[Start Information provided]

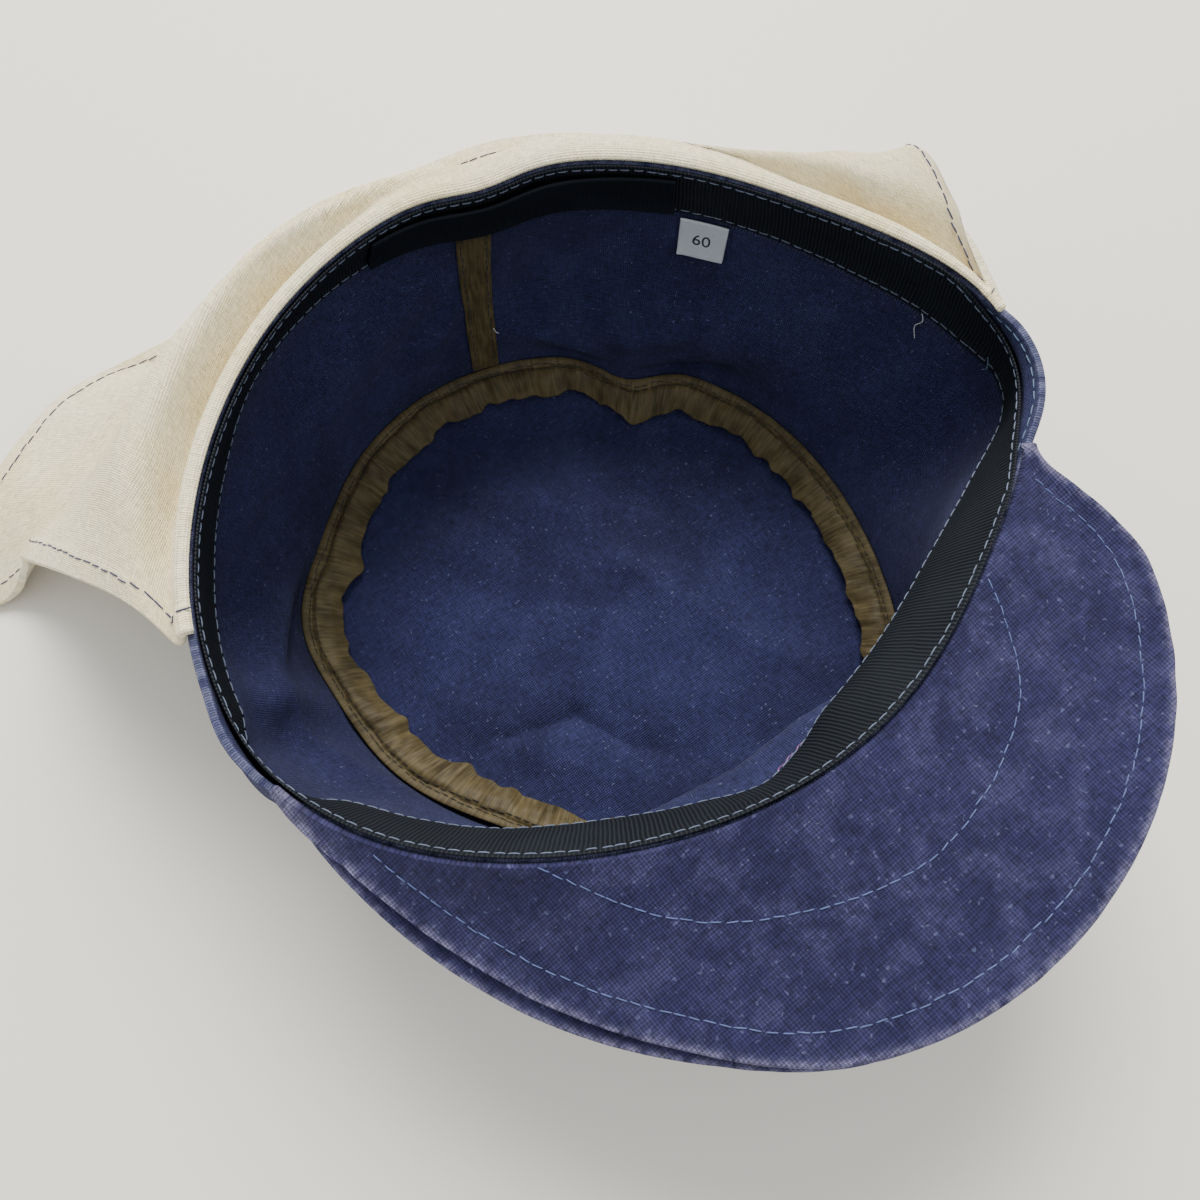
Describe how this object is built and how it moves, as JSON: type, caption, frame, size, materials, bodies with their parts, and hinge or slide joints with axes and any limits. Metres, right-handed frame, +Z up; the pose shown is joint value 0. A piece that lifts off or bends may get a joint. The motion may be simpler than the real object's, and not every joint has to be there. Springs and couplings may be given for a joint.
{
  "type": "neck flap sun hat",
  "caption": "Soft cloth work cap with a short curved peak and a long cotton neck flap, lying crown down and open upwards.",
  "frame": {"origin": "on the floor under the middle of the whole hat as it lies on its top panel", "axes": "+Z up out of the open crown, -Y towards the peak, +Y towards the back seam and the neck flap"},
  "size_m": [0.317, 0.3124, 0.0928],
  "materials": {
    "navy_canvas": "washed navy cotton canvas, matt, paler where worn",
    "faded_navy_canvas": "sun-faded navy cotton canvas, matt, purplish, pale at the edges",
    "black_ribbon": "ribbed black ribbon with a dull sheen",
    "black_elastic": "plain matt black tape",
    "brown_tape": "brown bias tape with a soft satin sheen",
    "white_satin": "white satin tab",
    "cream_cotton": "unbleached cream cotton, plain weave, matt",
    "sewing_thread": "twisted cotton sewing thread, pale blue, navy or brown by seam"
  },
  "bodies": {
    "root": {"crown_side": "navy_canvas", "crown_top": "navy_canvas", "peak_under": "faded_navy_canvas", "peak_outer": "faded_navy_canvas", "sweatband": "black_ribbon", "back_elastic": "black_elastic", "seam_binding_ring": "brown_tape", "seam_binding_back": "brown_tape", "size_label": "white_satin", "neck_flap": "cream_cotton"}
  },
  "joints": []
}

[End Information provided]
[Start Information provided]

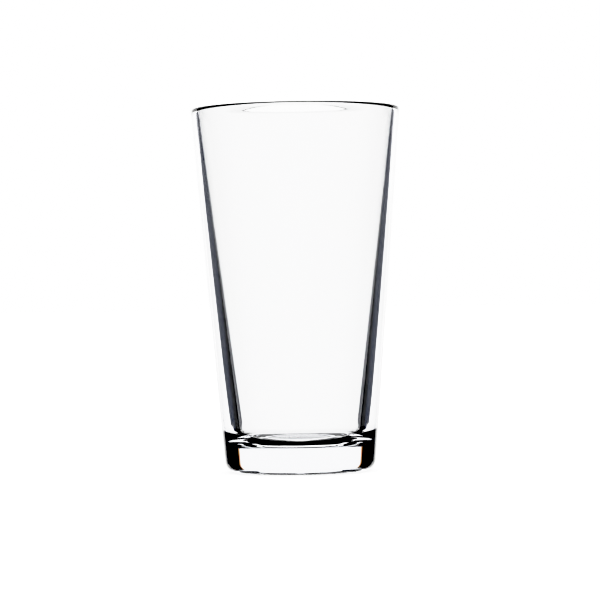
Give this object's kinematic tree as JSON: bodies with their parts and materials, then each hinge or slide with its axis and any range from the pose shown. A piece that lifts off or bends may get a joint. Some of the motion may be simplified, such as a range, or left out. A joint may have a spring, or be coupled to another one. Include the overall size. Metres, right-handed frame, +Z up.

[End Information provided]

Which lines of the material contain the string "pose"? List each of them.

### Solution to this problem
Describe how this object is built and how it moves, as JSON: type, caption, frame, size, materials, bodies with their parts, and hinge or slide joints with axes and any limits. Metres, right-handed frame, +Z up; the pose shown is joint value 0. A piece that lifts off or bends may get a joint. The motion may be simpler than the real object's, and not every joint has to be there. Springs and couplings may be given for a joint.
Give this object's kinematic tree as JSON: bodies with their parts and materials, then each hinge or slide with its axis and any range from the pose shown. A piece that lifts off or bends may get a joint. Some of the motion may be simplified, such as a range, or left out. A joint may have a spring, or be coupled to another one. Include the overall size. Metres, right-handed frame, +Z up.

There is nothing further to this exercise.